◆ **DATA EXTRACT**
»»

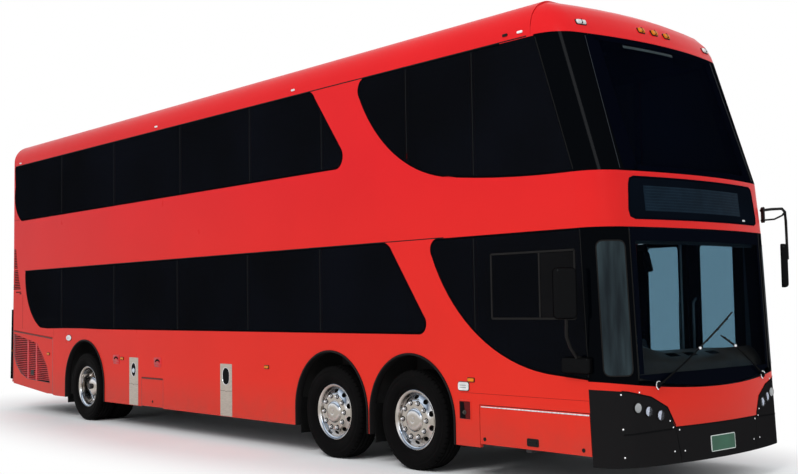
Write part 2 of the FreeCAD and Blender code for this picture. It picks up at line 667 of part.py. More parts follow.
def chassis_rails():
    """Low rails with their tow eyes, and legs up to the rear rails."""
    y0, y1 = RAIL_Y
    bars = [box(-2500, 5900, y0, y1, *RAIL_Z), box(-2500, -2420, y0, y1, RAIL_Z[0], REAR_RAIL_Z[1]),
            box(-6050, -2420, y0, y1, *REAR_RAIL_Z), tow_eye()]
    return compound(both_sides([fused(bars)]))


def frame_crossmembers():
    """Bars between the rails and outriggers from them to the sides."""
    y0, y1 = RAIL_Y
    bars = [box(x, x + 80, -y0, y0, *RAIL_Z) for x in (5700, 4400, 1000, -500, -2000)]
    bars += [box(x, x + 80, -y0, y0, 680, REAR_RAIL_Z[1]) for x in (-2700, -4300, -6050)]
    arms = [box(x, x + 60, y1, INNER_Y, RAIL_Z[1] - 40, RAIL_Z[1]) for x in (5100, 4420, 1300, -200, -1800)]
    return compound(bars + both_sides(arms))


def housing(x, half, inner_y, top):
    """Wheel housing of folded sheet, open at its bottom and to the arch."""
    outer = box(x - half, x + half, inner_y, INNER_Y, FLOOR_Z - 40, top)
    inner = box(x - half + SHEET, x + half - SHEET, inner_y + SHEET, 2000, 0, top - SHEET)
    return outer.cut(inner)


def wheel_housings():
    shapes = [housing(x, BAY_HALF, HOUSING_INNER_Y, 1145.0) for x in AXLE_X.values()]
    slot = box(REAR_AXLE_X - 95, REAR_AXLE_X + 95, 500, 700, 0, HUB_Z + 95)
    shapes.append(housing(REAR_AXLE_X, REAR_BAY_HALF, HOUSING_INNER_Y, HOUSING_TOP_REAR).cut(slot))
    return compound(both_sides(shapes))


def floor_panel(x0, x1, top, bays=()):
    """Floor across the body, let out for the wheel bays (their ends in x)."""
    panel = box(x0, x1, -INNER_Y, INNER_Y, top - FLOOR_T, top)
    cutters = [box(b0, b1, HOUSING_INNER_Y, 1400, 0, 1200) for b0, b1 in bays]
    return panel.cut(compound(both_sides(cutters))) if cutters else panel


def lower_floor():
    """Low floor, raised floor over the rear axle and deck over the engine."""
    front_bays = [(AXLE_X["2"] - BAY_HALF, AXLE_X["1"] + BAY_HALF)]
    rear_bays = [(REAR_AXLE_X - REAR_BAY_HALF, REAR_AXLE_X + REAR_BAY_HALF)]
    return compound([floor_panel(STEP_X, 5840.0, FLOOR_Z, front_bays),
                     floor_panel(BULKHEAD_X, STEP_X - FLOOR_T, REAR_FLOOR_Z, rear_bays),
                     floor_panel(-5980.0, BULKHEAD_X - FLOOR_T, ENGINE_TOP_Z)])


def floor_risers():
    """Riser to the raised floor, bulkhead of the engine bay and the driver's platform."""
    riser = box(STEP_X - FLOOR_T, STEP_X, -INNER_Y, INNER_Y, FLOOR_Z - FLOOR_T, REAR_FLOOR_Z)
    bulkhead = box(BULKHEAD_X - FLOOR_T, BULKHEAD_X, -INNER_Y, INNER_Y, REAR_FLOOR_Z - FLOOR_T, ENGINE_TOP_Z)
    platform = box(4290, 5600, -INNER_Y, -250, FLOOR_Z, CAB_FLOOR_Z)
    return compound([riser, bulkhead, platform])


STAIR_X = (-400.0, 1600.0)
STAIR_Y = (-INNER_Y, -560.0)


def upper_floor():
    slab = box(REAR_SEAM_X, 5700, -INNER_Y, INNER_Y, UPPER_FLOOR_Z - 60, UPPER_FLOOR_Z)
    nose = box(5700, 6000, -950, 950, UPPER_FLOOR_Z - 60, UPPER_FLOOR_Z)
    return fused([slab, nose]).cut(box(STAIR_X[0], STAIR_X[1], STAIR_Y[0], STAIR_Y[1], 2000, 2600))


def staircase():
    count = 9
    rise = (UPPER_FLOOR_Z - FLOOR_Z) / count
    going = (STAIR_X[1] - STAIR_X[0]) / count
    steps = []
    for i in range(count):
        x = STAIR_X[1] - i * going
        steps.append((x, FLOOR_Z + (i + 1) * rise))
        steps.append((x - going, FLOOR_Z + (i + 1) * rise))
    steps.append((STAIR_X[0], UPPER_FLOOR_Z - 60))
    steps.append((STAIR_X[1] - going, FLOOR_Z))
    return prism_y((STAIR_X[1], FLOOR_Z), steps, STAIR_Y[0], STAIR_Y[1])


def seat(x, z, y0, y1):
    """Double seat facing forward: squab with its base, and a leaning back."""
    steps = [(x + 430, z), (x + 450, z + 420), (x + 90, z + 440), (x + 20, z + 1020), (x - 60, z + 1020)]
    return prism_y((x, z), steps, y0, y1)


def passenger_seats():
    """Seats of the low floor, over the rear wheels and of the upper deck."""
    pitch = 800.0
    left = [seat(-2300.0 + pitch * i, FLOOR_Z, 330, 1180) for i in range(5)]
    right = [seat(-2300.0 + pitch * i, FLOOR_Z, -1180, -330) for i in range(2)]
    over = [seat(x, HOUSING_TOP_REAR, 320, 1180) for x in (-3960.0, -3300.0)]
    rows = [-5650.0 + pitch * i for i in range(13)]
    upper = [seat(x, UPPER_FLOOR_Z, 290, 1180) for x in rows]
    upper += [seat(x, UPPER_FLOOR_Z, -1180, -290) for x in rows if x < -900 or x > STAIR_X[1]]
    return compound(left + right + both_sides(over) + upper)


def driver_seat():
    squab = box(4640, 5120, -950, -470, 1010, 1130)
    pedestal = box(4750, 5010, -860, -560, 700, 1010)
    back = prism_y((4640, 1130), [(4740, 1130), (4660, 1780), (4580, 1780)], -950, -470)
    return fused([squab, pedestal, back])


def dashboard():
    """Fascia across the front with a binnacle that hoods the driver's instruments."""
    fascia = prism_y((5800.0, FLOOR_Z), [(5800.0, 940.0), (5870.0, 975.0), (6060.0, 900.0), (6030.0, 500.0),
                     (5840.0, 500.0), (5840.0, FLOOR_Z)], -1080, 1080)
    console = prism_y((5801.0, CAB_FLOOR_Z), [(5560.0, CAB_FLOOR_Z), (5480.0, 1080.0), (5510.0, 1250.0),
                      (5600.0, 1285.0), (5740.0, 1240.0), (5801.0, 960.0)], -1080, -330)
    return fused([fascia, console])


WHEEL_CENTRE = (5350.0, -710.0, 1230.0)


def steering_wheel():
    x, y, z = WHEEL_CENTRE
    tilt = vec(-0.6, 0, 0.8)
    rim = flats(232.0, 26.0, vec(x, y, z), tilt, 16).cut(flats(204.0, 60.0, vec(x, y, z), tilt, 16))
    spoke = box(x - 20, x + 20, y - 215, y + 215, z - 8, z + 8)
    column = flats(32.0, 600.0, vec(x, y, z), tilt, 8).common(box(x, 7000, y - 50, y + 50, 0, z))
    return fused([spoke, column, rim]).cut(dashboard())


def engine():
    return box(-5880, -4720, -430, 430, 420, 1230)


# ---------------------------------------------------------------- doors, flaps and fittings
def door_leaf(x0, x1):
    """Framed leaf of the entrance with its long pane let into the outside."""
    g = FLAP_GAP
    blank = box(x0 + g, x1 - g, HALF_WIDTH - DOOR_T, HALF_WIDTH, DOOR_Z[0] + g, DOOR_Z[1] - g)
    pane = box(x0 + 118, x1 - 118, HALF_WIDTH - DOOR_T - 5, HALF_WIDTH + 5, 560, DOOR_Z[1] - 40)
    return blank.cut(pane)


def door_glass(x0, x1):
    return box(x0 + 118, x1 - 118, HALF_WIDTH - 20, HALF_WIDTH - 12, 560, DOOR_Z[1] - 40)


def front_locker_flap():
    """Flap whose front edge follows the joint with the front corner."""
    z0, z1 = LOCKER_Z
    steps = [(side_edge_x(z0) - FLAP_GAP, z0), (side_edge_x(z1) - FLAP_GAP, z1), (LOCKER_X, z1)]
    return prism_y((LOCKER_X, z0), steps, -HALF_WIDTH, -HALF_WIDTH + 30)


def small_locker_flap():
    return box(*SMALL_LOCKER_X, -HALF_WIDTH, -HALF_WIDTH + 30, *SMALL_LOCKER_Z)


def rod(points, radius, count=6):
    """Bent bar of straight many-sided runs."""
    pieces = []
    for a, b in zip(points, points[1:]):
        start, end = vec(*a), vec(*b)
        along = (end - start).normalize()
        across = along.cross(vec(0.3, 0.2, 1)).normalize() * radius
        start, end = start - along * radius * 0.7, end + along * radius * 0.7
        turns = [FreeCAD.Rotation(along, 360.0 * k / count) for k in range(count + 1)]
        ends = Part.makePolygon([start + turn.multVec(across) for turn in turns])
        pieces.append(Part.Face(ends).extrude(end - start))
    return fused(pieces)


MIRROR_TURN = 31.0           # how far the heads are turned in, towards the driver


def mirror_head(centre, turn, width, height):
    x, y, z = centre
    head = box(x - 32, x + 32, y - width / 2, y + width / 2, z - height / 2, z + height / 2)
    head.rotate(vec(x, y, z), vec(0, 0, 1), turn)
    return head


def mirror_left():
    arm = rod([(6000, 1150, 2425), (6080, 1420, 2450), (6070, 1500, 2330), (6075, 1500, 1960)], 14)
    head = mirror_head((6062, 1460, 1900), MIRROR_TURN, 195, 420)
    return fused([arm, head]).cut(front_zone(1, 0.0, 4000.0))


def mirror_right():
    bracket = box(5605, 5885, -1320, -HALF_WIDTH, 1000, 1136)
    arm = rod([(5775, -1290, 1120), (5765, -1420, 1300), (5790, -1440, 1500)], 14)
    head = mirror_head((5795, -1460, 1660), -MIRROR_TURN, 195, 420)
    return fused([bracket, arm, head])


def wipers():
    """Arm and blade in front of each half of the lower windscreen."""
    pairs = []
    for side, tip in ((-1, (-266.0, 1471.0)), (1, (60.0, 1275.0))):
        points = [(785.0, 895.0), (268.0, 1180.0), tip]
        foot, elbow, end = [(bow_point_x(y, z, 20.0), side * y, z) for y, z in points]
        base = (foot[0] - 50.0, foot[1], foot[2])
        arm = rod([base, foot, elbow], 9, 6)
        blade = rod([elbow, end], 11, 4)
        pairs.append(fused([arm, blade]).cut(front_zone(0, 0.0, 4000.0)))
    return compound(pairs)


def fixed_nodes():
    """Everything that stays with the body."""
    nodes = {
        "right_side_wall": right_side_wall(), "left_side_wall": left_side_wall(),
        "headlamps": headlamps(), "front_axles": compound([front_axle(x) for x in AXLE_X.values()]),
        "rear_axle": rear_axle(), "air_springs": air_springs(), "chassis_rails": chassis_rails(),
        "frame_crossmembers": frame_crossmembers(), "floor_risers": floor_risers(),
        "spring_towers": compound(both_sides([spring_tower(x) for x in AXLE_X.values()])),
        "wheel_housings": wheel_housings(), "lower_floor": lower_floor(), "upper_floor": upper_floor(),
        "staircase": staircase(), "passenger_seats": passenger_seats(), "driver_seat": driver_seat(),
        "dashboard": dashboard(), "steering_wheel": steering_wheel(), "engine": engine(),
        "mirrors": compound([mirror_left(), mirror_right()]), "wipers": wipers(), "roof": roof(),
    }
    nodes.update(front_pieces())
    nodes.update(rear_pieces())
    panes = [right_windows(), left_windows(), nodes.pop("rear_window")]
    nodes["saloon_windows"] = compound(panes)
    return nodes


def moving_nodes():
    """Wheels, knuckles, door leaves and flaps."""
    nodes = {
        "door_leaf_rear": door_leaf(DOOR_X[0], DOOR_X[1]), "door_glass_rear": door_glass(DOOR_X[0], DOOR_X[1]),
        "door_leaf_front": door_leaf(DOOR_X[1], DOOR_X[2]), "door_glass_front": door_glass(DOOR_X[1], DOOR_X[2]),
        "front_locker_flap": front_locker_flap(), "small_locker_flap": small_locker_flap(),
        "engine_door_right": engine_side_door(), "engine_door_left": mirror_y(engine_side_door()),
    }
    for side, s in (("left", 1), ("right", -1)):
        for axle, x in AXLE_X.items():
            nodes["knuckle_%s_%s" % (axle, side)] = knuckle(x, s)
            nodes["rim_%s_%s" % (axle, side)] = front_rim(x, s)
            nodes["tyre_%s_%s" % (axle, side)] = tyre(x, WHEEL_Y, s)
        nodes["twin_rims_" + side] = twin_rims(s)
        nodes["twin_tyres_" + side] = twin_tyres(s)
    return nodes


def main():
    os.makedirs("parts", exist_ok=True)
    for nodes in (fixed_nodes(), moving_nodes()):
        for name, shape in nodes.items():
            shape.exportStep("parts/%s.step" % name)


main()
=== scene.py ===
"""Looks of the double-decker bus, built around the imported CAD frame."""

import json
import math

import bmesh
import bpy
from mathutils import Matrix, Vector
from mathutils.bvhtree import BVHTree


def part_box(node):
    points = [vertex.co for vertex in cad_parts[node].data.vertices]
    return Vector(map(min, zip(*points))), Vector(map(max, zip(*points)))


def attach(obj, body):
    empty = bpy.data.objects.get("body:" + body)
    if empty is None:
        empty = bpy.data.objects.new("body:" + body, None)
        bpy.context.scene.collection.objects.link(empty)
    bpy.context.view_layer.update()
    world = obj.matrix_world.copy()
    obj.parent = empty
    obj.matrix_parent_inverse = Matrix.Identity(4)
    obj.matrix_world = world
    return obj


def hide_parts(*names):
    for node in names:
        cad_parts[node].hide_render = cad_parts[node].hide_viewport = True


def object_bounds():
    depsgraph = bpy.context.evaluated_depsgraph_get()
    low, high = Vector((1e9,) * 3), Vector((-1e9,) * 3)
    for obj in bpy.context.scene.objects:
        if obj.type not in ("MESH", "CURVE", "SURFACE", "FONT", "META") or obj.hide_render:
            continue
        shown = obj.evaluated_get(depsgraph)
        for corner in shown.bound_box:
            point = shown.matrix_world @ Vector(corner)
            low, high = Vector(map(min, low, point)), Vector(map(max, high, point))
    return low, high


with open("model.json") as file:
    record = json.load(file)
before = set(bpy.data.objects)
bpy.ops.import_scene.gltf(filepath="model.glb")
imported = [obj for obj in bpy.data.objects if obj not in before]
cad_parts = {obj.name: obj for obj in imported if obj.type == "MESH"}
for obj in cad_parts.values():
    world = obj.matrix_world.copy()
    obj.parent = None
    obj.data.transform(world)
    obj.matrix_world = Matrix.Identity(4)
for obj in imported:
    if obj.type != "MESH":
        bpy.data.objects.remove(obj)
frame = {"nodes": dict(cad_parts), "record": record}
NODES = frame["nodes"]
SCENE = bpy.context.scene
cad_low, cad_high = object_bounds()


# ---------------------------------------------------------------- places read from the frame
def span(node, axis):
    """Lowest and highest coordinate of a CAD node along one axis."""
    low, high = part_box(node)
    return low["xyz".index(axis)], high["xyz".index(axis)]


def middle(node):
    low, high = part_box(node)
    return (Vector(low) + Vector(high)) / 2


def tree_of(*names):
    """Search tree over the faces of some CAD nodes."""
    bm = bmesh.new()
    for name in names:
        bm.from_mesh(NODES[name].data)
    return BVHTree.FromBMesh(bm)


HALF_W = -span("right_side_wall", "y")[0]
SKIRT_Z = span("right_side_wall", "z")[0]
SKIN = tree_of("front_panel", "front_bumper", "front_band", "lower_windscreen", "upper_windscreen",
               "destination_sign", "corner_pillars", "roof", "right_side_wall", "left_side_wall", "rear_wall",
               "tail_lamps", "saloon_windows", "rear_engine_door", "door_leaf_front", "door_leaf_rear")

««

◆ **EXERCISE**
Please reproduce exactly the lines above, beginning with the first and ending with the line that contains "return compound(both_sides([fused(bars)]))", and include nothing outside that range.

◆ **OUTPUT OF THE TASK**
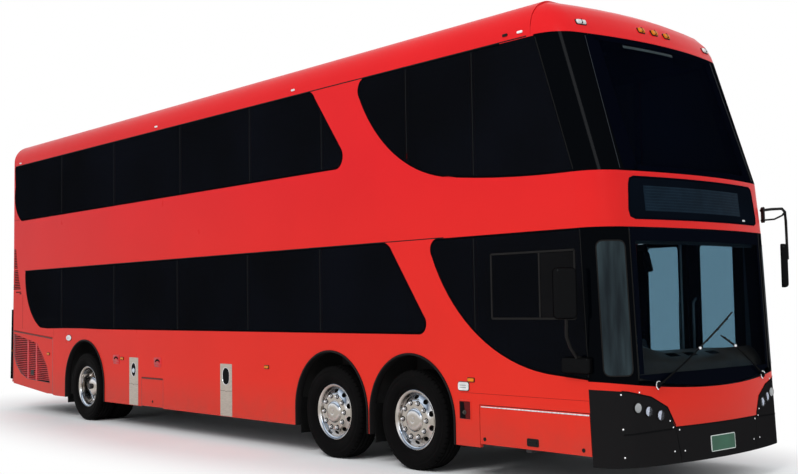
Write part 2 of the FreeCAD and Blender code for this picture. It picks up at line 667 of part.py. More parts follow.
def chassis_rails():
    """Low rails with their tow eyes, and legs up to the rear rails."""
    y0, y1 = RAIL_Y
    bars = [box(-2500, 5900, y0, y1, *RAIL_Z), box(-2500, -2420, y0, y1, RAIL_Z[0], REAR_RAIL_Z[1]),
            box(-6050, -2420, y0, y1, *REAR_RAIL_Z), tow_eye()]
    return compound(both_sides([fused(bars)]))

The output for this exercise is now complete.